Do this
Beginning with the first line of the data below, extract each line up to and including the one containing "# one clean face.". Copy them exactly and add nothing.

Dataset section
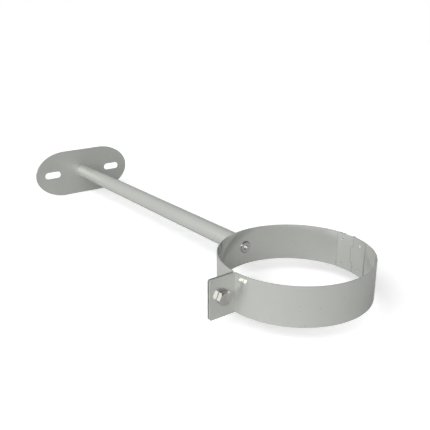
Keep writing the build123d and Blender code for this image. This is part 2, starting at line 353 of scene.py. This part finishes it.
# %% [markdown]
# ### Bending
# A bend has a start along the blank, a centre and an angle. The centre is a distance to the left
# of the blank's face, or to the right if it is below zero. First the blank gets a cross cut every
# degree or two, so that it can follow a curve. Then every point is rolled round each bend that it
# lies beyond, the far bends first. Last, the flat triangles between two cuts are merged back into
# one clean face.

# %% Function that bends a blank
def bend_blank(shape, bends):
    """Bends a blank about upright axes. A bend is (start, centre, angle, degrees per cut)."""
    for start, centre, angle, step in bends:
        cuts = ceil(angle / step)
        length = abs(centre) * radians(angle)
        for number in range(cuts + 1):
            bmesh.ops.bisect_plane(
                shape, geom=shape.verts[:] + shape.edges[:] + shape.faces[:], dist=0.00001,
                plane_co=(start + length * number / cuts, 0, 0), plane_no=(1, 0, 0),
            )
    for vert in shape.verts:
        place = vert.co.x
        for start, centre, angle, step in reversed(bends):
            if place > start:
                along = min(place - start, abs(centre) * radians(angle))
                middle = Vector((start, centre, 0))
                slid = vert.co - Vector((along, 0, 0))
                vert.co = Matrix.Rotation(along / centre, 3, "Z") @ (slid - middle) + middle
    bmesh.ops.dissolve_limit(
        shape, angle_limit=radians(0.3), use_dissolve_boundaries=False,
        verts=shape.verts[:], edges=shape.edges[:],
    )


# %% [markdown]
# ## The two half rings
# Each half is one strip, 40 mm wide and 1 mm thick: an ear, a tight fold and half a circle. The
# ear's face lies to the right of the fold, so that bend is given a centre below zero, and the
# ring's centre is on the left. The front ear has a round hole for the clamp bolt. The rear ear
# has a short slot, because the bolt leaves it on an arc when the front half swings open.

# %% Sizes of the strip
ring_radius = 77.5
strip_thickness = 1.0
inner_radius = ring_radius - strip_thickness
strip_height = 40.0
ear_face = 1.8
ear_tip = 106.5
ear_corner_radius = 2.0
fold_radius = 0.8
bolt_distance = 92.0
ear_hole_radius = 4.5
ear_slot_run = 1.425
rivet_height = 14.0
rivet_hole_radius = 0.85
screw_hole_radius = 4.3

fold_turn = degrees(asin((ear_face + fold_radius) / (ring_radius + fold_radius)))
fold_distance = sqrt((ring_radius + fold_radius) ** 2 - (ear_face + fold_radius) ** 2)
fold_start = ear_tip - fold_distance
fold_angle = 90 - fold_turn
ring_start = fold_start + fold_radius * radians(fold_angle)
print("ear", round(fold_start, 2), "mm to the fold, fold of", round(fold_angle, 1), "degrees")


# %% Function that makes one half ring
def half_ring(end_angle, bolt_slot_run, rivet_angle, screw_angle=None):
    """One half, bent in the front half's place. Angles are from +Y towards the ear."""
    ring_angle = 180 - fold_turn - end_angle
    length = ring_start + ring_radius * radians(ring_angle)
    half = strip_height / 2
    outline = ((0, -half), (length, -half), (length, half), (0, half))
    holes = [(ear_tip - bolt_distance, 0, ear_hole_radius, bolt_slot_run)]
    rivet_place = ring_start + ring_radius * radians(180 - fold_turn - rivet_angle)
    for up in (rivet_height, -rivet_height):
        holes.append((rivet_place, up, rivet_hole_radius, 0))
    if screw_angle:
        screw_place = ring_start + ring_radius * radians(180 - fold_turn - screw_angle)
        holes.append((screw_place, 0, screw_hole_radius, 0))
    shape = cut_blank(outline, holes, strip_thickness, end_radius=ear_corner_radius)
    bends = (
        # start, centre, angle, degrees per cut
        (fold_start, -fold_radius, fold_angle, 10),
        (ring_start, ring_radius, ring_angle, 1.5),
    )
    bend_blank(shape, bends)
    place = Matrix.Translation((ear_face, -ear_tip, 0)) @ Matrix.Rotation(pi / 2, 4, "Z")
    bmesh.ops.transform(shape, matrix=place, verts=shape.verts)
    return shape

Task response
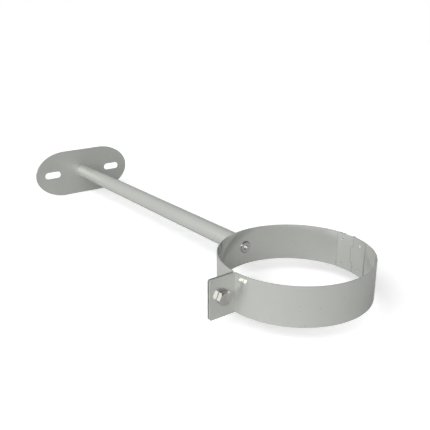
Keep writing the build123d and Blender code for this image. This is part 2, starting at line 353 of scene.py. This part finishes it.
# %% [markdown]
# ### Bending
# A bend has a start along the blank, a centre and an angle. The centre is a distance to the left
# of the blank's face, or to the right if it is below zero. First the blank gets a cross cut every
# degree or two, so that it can follow a curve. Then every point is rolled round each bend that it
# lies beyond, the far bends first. Last, the flat triangles between two cuts are merged back into
# one clean face.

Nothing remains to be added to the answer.